**YOUR OBJECTIVE**
Reproduce the listing below without any change.
#####
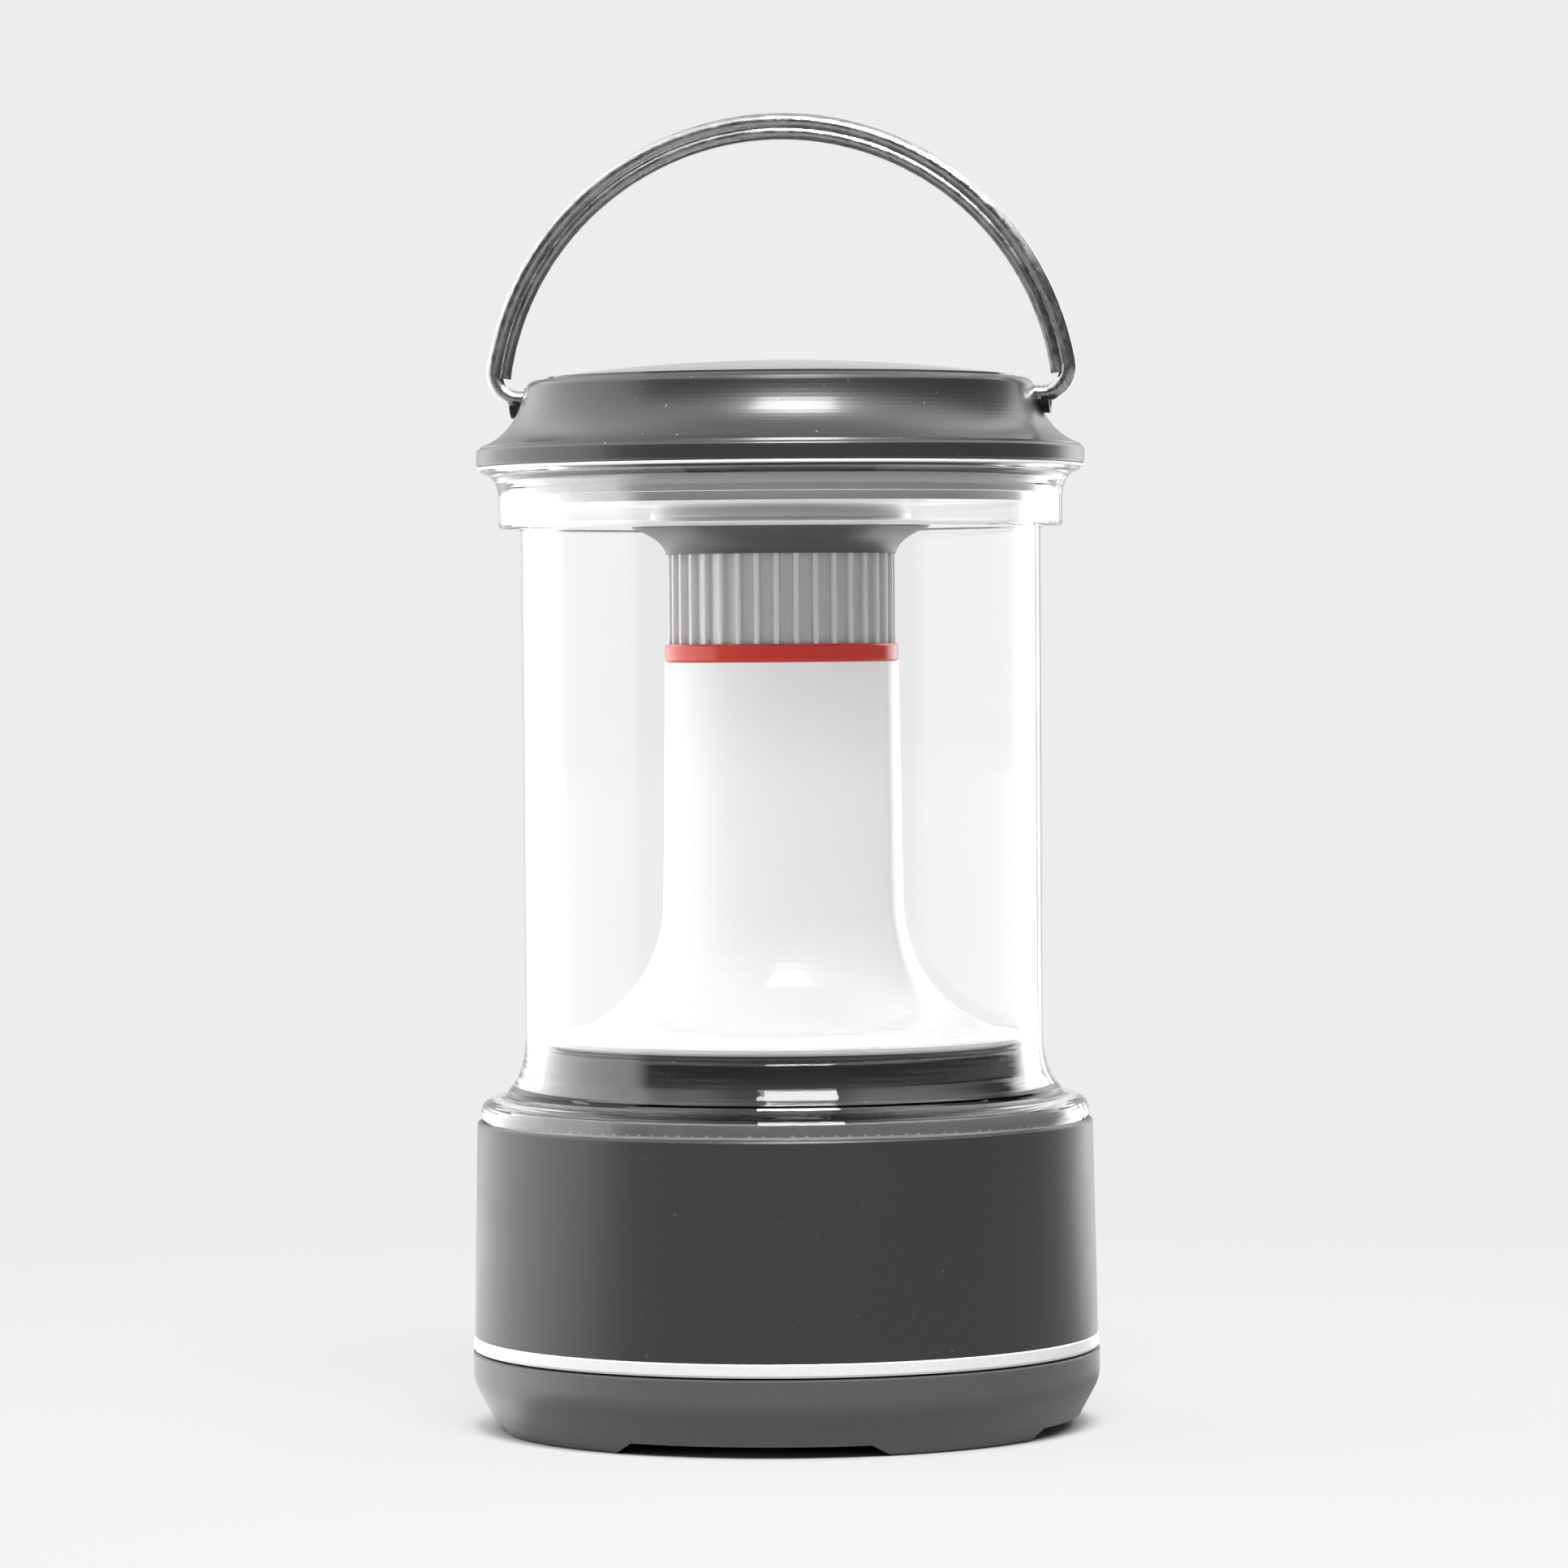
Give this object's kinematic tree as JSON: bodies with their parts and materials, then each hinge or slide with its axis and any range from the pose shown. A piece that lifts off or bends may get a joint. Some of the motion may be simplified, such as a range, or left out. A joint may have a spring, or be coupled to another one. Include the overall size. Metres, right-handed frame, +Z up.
{
  "type": "camping lantern",
  "caption": "Battery camping lantern with a clear globe, a trumpet-shaped diffuser under a ribbed heat sink, a wide cap, a swinging bail and a twist-off foot.",
  "frame": {"origin": "centre of the underside of the foot, on the surface the lantern stands on", "axes": "+Z up along the lantern's axis, +X along the bail's pivot axis, +Y towards the side with the push button"},
  "size_m": [0.12, 0.12, 0.2509],
  "materials": {
    "shell_grey": "satin moulded",
    "foot_rubber": "matte",
    "trim_white": "satin",
    "shoulder_black": "glossy",
    "clear_plastic": "clear",
    "diffuser_white": "translucent satin",
    "accent_red": "translucent gloss",
    "sink_silver": "satin ribbed",
    "ceiling_grey": "satin",
    "collar_grey": "satin",
    "cap_grey": "satin metallic",
    "plate_grey": "glossy",
    "bail_steel": "polished",
    "button_grey": "soft satin",
    "bezel_grey": "satin",
    "inner_grey": "moulded",
    "inner_white": "moulded",
    "seal_black": "matte",
    "seal_pale": "translucent matte",
    "circuit_green": "solder mask",
    "component_black": "moulded",
    "chip_yellow": "phosphor",
    "wire_red": "insulation",
    "screw_steel": "zinc plated",
    "contact_brass": "plated",
    "cell_jacket": "printed jacket, plain"
  },
  "bodies": {
    "lantern": {"base_shell": "shell_grey", "trim_ring": "trim_white", "shoulder_ring": "shoulder_black", "battery_housing": "inner_grey", "base_screws": "screw_steel", "battery_carrier": "inner_grey", "battery_cells": "cell_jacket", "cell_terminals": "screw_steel", "lower_contacts": "contact_brass", "upper_contacts": "contact_brass", "contact_springs": "screw_steel", "button_bezel": "bezel_grey", "switch_board": "circuit_green", "power_switch": "component_black", "reflector_cone": "inner_white", "driver_board": "circuit_green", "driver_parts": "component_black", "board_screws": "screw_steel", "wire_tube": "inner_white", "lead_wires": "wire_red", "battery_leads": "wire_red", "diffuser": "diffuser_white", "accent_ring": "accent_red", "lamp_board": "inner_white", "lamp_chips": "chip_yellow", "lamp_screws": "screw_steel", "heat_sink": "sink_silver", "sink_screws": "screw_steel", "sink_collar": "collar_grey", "ceiling_reflector": "ceiling_grey", "lower_seal": "seal_pale", "globe": "clear_plastic", "globe_collar": "clear_plastic", "upper_seal": "seal_pale", "top_cap": "cap_grey", "cap_screws": "screw_steel", "cap_top_plate": "plate_grey"},
    "bail": {"bail_wire": "bail_steel", "bail_liner": "bail_steel", "bail_clips": "screw_steel"},
    "button": {"power_button": "button_grey"},
    "door": {"battery_door": "inner_grey", "foot_sleeve": "foot_rubber", "door_gasket": "seal_black"}
  },
  "joints": [
    {"name": "bail_swing", "type": "hinge", "parent": "lantern", "child": "bail", "pos_m": [0, 0, 0.1968], "axis": [1, 0, 0], "range_deg": [-84, 84]},
    {"name": "button_press", "type": "slide", "parent": "lantern", "child": "button", "axis": [0, -1, 0], "range_m": [0, 0.0012], "stiffness_N_per_m": 800},
    {"name": "door_twist", "type": "hinge", "parent": "lantern", "child": "door", "pos_m": [0, 0, 0], "axis": [0, 0, 1], "range_deg": [0, 45]}
  ]
}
#####
**SOLUTION FOR THIS EXERCISE**
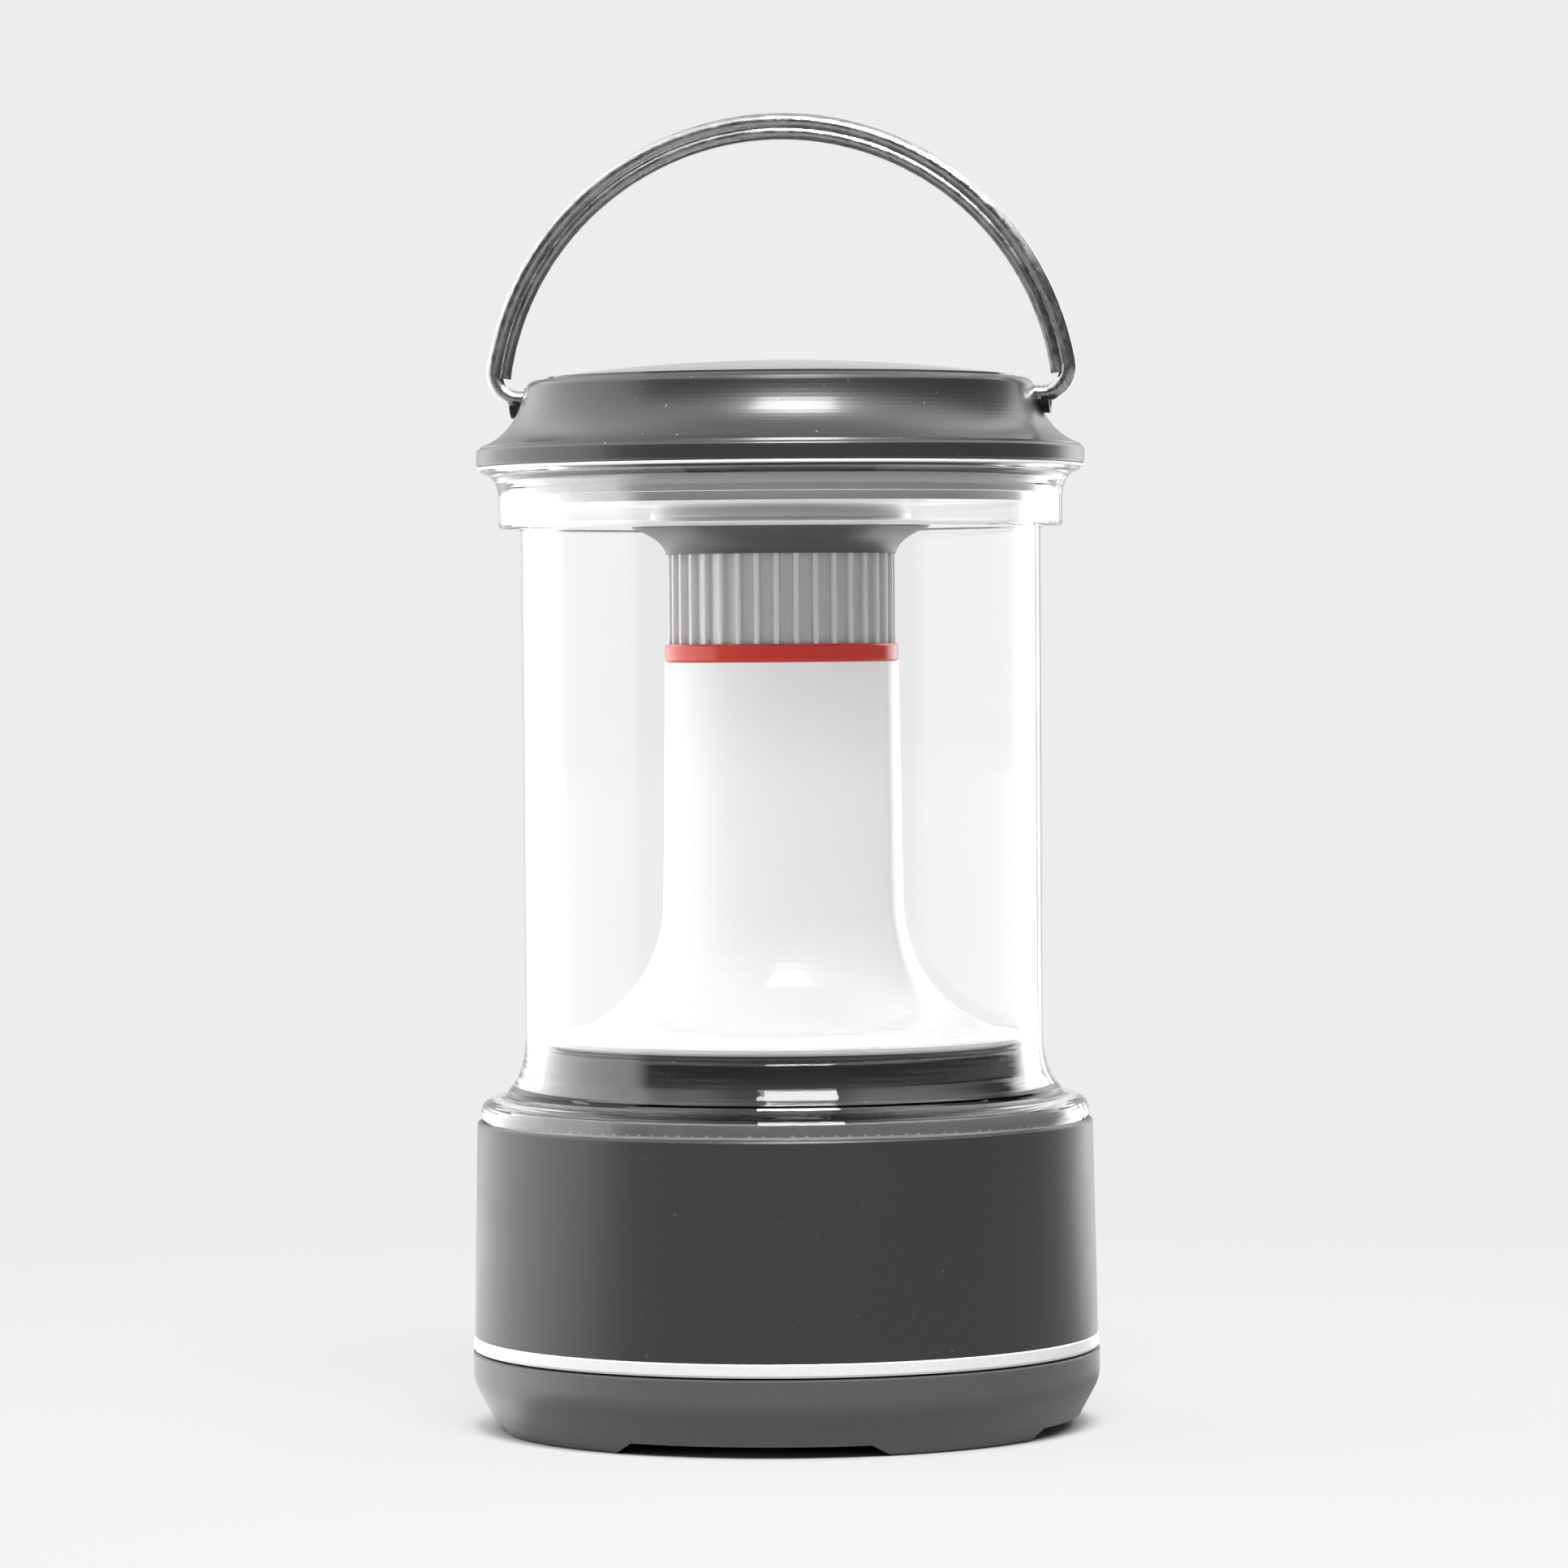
Give this object's kinematic tree as JSON: bodies with their parts and materials, then each hinge or slide with its axis and any range from the pose shown. A piece that lifts off or bends may get a joint. Some of the motion may be simplified, such as a range, or left out. A joint may have a spring, or be coupled to another one. Include the overall size. Metres, right-handed frame, +Z up.
{
  "type": "camping lantern",
  "caption": "Battery camping lantern with a clear globe, a trumpet-shaped diffuser under a ribbed heat sink, a wide cap, a swinging bail and a twist-off foot.",
  "frame": {"origin": "centre of the underside of the foot, on the surface the lantern stands on", "axes": "+Z up along the lantern's axis, +X along the bail's pivot axis, +Y towards the side with the push button"},
  "size_m": [0.12, 0.12, 0.2509],
  "materials": {
    "shell_grey": "satin moulded",
    "foot_rubber": "matte",
    "trim_white": "satin",
    "shoulder_black": "glossy",
    "clear_plastic": "clear",
    "diffuser_white": "translucent satin",
    "accent_red": "translucent gloss",
    "sink_silver": "satin ribbed",
    "ceiling_grey": "satin",
    "collar_grey": "satin",
    "cap_grey": "satin metallic",
    "plate_grey": "glossy",
    "bail_steel": "polished",
    "button_grey": "soft satin",
    "bezel_grey": "satin",
    "inner_grey": "moulded",
    "inner_white": "moulded",
    "seal_black": "matte",
    "seal_pale": "translucent matte",
    "circuit_green": "solder mask",
    "component_black": "moulded",
    "chip_yellow": "phosphor",
    "wire_red": "insulation",
    "screw_steel": "zinc plated",
    "contact_brass": "plated",
    "cell_jacket": "printed jacket, plain"
  },
  "bodies": {
    "lantern": {"base_shell": "shell_grey", "trim_ring": "trim_white", "shoulder_ring": "shoulder_black", "battery_housing": "inner_grey", "base_screws": "screw_steel", "battery_carrier": "inner_grey", "battery_cells": "cell_jacket", "cell_terminals": "screw_steel", "lower_contacts": "contact_brass", "upper_contacts": "contact_brass", "contact_springs": "screw_steel", "button_bezel": "bezel_grey", "switch_board": "circuit_green", "power_switch": "component_black", "reflector_cone": "inner_white", "driver_board": "circuit_green", "driver_parts": "component_black", "board_screws": "screw_steel", "wire_tube": "inner_white", "lead_wires": "wire_red", "battery_leads": "wire_red", "diffuser": "diffuser_white", "accent_ring": "accent_red", "lamp_board": "inner_white", "lamp_chips": "chip_yellow", "lamp_screws": "screw_steel", "heat_sink": "sink_silver", "sink_screws": "screw_steel", "sink_collar": "collar_grey", "ceiling_reflector": "ceiling_grey", "lower_seal": "seal_pale", "globe": "clear_plastic", "globe_collar": "clear_plastic", "upper_seal": "seal_pale", "top_cap": "cap_grey", "cap_screws": "screw_steel", "cap_top_plate": "plate_grey"},
    "bail": {"bail_wire": "bail_steel", "bail_liner": "bail_steel", "bail_clips": "screw_steel"},
    "button": {"power_button": "button_grey"},
    "door": {"battery_door": "inner_grey", "foot_sleeve": "foot_rubber", "door_gasket": "seal_black"}
  },
  "joints": [
    {"name": "bail_swing", "type": "hinge", "parent": "lantern", "child": "bail", "pos_m": [0, 0, 0.1968], "axis": [1, 0, 0], "range_deg": [-84, 84]},
    {"name": "button_press", "type": "slide", "parent": "lantern", "child": "button", "axis": [0, -1, 0], "range_m": [0, 0.0012], "stiffness_N_per_m": 800},
    {"name": "door_twist", "type": "hinge", "parent": "lantern", "child": "door", "pos_m": [0, 0, 0], "axis": [0, 0, 1], "range_deg": [0, 45]}
  ]
}